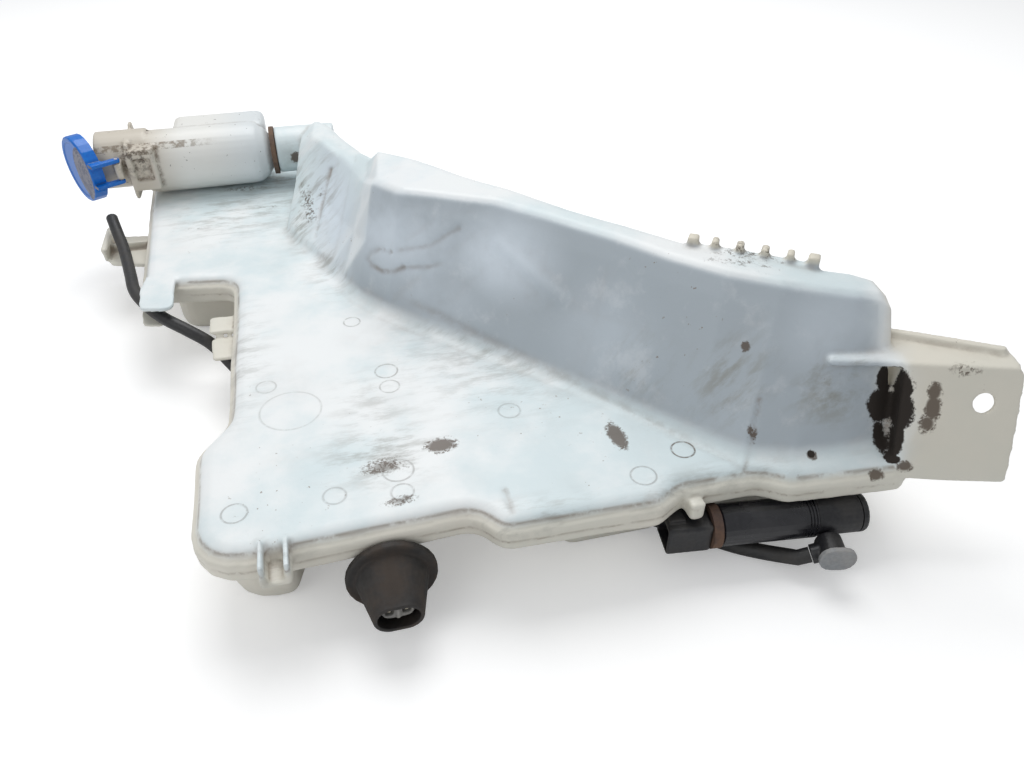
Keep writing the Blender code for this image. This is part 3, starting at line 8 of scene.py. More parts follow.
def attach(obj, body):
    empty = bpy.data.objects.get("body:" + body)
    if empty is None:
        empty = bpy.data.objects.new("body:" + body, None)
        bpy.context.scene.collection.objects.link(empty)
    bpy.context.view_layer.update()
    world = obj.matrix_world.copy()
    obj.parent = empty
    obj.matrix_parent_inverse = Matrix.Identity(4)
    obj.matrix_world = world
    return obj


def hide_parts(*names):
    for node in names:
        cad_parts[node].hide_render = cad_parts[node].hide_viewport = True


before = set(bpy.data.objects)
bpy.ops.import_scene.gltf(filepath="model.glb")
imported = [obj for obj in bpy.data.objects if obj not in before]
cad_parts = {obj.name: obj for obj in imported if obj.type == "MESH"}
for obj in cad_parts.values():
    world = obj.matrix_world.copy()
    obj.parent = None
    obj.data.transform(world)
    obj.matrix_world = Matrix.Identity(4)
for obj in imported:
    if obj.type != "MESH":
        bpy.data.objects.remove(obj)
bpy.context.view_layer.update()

——————

_GOAL OF THE EXERCISE_. Each line of the material above needs to be quoted exactly, please.

_FINISHED ANSWER_.
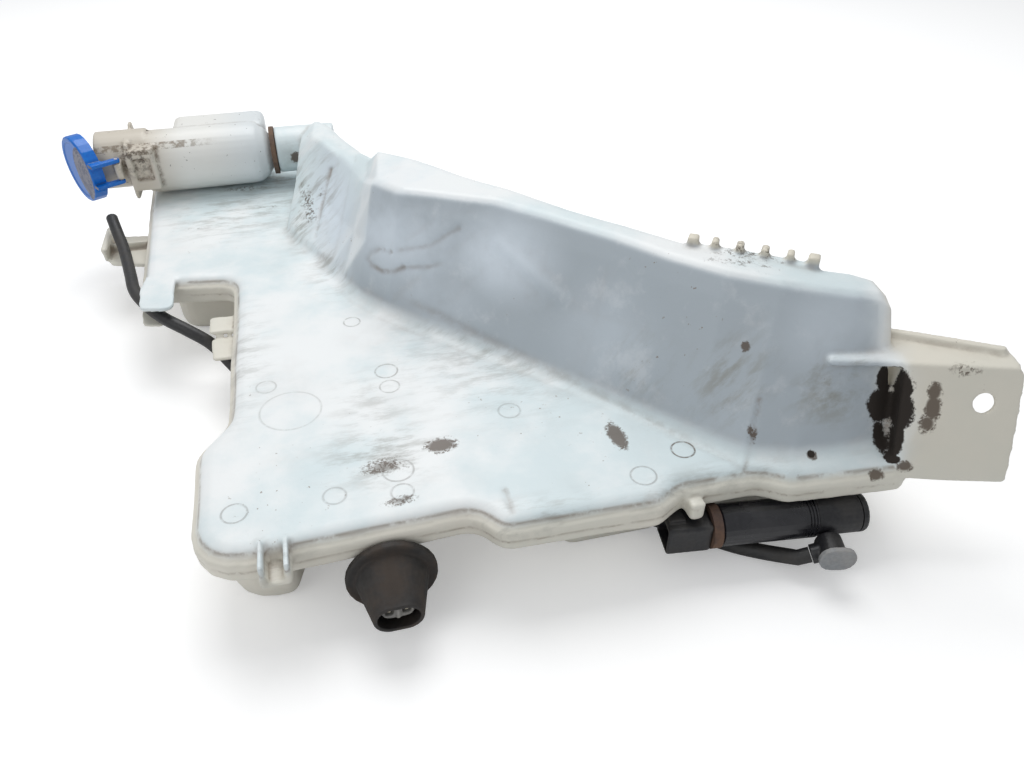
Keep writing the Blender code for this image. This is part 3, starting at line 8 of scene.py. More parts follow.
def attach(obj, body):
    empty = bpy.data.objects.get("body:" + body)
    if empty is None:
        empty = bpy.data.objects.new("body:" + body, None)
        bpy.context.scene.collection.objects.link(empty)
    bpy.context.view_layer.update()
    world = obj.matrix_world.copy()
    obj.parent = empty
    obj.matrix_parent_inverse = Matrix.Identity(4)
    obj.matrix_world = world
    return obj


def hide_parts(*names):
    for node in names:
        cad_parts[node].hide_render = cad_parts[node].hide_viewport = True


before = set(bpy.data.objects)
bpy.ops.import_scene.gltf(filepath="model.glb")
imported = [obj for obj in bpy.data.objects if obj not in before]
cad_parts = {obj.name: obj for obj in imported if obj.type == "MESH"}
for obj in cad_parts.values():
    world = obj.matrix_world.copy()
    obj.parent = None
    obj.data.transform(world)
    obj.matrix_world = Matrix.Identity(4)
for obj in imported:
    if obj.type != "MESH":
        bpy.data.objects.remove(obj)
bpy.context.view_layer.update()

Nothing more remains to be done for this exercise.